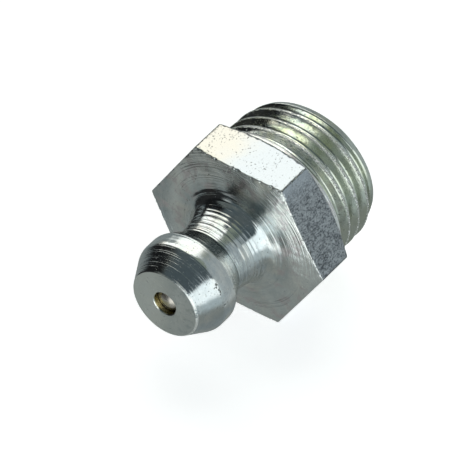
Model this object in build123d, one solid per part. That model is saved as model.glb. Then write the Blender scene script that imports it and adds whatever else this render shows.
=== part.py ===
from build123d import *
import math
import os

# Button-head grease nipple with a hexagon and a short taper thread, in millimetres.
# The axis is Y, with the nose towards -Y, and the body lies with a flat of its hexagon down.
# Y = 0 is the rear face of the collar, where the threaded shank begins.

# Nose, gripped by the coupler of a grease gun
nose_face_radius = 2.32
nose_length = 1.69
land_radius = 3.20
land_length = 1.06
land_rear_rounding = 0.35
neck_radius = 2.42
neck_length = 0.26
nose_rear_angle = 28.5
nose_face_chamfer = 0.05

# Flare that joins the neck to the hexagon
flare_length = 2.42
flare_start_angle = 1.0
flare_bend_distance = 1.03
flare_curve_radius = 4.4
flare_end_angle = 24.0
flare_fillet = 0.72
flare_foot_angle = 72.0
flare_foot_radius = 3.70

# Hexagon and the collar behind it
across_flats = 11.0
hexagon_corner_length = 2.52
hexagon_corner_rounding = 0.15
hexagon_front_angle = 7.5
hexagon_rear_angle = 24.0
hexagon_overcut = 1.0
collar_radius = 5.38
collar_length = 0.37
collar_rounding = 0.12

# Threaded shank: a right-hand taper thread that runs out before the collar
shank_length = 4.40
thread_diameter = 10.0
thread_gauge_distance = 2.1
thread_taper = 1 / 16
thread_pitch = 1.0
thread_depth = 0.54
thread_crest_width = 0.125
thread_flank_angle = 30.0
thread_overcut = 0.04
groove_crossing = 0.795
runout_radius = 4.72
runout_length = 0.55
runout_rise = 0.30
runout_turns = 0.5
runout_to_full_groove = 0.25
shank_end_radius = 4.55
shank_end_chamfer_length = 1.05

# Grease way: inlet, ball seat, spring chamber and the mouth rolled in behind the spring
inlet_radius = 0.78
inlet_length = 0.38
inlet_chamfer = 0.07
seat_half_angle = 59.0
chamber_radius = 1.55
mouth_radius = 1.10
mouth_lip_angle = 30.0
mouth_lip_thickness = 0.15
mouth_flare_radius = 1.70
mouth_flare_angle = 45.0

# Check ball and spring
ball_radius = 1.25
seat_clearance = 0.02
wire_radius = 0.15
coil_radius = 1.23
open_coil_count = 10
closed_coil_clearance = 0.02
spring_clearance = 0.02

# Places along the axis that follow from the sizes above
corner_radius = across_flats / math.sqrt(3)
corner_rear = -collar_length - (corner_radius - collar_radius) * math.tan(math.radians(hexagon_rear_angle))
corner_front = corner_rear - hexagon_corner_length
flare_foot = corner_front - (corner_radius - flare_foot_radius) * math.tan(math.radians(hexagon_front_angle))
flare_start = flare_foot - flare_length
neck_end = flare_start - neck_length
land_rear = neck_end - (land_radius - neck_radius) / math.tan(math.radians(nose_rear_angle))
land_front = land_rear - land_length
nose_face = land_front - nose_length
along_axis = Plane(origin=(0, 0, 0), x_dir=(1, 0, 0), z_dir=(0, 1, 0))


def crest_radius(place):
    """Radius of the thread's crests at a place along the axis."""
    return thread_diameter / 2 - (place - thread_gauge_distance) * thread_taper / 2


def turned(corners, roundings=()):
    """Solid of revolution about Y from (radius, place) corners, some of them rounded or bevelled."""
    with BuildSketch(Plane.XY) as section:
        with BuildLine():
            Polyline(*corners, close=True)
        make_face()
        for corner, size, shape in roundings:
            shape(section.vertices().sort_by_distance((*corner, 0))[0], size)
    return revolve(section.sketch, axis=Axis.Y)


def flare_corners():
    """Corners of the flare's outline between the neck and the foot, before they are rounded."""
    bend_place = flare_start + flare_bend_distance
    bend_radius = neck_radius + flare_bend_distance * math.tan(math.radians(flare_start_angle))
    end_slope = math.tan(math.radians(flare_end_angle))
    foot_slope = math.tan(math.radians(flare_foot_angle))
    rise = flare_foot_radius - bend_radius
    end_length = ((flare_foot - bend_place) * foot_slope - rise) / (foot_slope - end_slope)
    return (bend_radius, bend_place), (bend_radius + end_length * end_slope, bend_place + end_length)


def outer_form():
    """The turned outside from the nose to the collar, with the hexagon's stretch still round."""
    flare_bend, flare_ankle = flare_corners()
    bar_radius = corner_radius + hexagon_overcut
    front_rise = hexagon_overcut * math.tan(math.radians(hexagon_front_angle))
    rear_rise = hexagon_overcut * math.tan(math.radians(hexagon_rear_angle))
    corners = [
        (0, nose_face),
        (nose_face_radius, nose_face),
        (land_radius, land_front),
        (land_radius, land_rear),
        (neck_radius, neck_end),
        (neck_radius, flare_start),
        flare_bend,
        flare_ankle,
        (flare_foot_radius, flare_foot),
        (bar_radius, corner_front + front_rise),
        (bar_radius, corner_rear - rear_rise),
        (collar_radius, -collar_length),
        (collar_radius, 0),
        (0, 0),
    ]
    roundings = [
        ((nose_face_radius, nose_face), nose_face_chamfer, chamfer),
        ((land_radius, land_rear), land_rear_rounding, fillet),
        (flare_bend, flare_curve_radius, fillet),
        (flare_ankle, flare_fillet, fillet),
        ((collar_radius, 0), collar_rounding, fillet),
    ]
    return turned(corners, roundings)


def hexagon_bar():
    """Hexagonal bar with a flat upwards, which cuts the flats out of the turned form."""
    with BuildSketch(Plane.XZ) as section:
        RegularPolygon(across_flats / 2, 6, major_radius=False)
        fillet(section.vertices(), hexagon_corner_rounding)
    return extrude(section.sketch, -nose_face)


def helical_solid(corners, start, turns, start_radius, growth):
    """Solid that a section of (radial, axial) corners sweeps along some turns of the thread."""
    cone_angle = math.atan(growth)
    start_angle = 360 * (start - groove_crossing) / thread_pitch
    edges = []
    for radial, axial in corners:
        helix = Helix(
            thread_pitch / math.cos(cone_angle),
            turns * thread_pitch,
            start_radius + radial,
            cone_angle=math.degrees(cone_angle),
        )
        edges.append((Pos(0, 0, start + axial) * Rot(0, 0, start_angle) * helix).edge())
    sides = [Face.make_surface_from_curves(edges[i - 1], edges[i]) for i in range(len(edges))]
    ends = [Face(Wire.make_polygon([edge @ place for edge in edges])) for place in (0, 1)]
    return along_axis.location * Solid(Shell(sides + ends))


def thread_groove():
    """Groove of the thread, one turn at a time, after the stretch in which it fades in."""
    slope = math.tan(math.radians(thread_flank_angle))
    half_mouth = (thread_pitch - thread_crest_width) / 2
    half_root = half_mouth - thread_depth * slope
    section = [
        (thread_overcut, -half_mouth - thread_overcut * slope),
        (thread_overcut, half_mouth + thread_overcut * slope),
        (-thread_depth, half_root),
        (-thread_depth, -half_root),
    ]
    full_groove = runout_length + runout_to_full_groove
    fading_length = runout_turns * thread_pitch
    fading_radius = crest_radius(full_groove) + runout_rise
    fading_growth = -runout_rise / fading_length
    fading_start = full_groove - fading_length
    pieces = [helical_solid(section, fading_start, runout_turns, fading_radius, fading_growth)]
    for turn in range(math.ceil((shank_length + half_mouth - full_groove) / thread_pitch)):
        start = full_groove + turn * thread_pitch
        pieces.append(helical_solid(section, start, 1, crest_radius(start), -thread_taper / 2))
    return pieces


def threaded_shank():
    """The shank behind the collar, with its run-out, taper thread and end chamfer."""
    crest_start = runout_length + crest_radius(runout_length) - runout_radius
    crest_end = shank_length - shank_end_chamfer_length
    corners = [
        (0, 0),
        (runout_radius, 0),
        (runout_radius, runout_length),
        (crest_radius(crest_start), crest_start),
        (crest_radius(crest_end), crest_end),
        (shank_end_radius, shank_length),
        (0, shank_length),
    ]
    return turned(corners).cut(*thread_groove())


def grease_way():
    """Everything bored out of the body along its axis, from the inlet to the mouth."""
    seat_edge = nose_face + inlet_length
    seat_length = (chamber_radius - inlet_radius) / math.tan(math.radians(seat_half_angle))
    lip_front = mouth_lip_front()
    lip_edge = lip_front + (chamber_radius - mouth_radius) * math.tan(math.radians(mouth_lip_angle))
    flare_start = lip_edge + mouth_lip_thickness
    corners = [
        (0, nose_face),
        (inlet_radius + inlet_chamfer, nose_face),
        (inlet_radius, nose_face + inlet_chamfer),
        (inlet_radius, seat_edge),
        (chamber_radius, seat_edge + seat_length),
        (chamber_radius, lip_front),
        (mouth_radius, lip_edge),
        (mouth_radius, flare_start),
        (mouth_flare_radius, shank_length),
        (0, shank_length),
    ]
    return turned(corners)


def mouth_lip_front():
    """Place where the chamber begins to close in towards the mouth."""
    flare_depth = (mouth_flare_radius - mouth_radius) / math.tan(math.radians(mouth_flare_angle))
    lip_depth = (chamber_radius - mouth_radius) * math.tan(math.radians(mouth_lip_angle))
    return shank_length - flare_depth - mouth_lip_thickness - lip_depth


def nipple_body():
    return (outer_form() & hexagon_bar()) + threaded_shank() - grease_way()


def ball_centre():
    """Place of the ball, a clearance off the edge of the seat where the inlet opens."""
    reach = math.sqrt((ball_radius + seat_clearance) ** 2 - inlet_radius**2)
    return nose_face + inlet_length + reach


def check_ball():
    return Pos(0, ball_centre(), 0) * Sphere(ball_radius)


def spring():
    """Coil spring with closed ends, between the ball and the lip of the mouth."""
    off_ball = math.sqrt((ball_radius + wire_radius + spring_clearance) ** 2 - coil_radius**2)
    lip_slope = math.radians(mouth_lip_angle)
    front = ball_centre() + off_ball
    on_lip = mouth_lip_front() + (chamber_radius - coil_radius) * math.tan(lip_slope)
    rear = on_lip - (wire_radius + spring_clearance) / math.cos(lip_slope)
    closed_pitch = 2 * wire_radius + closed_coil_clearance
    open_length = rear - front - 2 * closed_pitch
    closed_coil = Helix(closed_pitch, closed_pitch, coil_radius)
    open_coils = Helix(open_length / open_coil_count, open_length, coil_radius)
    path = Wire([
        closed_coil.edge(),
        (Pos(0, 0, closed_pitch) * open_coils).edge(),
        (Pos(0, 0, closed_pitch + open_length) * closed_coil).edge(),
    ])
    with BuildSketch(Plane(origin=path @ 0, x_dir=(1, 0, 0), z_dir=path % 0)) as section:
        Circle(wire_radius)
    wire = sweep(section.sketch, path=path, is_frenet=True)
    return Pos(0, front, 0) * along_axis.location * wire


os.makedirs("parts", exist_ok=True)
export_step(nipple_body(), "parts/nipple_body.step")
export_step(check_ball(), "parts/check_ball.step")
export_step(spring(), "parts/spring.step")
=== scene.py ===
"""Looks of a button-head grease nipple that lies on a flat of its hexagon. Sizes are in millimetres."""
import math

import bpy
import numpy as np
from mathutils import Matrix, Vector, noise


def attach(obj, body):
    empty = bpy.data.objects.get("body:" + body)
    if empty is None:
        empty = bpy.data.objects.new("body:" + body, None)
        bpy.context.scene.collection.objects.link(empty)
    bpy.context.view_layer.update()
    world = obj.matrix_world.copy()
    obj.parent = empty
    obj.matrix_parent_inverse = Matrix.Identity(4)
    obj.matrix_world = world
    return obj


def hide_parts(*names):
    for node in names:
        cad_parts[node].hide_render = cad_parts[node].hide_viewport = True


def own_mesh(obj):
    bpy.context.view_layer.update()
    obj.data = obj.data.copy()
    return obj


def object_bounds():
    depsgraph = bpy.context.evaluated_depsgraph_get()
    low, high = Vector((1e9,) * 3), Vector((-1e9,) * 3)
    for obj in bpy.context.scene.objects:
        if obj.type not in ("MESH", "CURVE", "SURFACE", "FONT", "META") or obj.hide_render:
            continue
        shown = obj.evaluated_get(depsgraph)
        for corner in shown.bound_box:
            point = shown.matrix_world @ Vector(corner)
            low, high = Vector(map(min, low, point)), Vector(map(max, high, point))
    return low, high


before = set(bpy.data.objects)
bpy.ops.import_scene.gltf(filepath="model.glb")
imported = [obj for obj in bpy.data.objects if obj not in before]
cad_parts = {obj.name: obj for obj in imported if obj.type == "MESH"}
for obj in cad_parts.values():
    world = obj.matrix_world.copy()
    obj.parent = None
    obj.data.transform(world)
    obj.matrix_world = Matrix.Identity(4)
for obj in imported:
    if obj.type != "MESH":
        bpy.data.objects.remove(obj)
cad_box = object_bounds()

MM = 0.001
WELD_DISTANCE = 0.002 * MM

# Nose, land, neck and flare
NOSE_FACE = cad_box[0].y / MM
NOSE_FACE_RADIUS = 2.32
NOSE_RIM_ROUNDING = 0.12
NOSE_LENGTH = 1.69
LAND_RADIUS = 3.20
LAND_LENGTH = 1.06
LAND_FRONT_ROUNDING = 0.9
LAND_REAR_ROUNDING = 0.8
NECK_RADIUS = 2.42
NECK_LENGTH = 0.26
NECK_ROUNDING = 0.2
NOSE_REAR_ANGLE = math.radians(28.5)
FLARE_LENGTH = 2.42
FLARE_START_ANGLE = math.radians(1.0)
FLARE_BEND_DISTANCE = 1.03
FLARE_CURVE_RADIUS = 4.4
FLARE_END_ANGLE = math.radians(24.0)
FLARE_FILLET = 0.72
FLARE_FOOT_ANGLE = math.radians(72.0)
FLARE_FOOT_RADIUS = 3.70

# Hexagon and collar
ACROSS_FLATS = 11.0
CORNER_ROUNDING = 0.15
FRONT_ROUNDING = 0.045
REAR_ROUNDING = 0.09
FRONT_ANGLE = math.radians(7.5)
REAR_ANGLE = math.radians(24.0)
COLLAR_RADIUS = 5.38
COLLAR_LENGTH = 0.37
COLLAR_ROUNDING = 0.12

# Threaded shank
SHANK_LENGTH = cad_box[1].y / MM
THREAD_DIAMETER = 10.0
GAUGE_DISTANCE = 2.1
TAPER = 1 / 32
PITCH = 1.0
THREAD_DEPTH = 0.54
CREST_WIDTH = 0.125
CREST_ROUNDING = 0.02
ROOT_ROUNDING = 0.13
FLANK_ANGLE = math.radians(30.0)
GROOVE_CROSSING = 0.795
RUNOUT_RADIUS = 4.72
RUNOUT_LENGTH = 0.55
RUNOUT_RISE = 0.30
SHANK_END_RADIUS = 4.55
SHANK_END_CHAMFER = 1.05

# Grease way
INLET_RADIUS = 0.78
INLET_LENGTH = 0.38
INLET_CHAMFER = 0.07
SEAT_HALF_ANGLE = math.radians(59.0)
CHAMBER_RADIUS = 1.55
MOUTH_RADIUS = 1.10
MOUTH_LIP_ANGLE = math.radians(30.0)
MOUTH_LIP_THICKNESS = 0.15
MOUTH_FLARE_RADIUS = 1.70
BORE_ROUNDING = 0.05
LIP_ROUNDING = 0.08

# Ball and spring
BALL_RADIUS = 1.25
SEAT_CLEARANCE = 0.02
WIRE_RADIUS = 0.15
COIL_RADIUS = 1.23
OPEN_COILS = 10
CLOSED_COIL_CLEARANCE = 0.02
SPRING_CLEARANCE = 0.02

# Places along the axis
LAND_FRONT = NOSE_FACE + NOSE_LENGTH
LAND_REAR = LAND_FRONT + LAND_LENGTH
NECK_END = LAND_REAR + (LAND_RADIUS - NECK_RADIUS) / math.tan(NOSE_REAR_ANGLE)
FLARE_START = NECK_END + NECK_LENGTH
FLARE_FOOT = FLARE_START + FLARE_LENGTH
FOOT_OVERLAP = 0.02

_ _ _

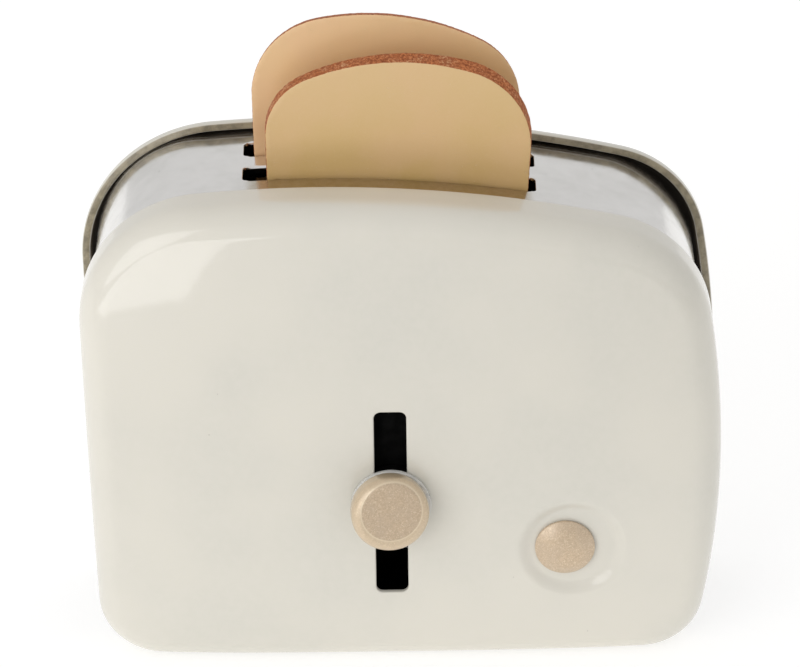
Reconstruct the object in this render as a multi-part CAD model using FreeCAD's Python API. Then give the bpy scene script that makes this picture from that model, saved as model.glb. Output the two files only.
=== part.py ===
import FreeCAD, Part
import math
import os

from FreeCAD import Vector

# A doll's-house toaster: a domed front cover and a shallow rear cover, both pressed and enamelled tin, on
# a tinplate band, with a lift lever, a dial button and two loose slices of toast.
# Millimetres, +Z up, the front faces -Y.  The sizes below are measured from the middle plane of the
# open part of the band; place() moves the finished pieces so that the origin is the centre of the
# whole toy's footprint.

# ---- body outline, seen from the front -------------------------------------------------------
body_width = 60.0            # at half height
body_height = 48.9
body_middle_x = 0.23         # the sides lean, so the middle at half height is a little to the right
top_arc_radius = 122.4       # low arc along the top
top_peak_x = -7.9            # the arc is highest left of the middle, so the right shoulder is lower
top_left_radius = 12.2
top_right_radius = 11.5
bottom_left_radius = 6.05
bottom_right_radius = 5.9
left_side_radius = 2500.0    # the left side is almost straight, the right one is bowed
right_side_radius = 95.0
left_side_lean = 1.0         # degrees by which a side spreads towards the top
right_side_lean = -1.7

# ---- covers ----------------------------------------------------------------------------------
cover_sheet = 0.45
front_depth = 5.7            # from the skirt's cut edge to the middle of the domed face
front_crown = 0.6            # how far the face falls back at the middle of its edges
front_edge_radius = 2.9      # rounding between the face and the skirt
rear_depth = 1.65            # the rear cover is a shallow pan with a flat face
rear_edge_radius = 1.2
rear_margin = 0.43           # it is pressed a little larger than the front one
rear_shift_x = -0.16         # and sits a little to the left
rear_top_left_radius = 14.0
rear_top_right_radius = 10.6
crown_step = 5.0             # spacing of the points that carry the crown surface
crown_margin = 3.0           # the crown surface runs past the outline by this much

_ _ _

Exactly the lines from the one holding "Model this object" through the one holding "nose_face_chamfer = 0.05" should be printed, ends included.

▶ [Exercise result]:
Model this object in build123d, one solid per part. That model is saved as model.glb. Then write the Blender scene script that imports it and adds whatever else this render shows.
=== part.py ===
from build123d import *
import math
import os

# Button-head grease nipple with a hexagon and a short taper thread, in millimetres.
# The axis is Y, with the nose towards -Y, and the body lies with a flat of its hexagon down.
# Y = 0 is the rear face of the collar, where the threaded shank begins.

# Nose, gripped by the coupler of a grease gun
nose_face_radius = 2.32
nose_length = 1.69
land_radius = 3.20
land_length = 1.06
land_rear_rounding = 0.35
neck_radius = 2.42
neck_length = 0.26
nose_rear_angle = 28.5
nose_face_chamfer = 0.05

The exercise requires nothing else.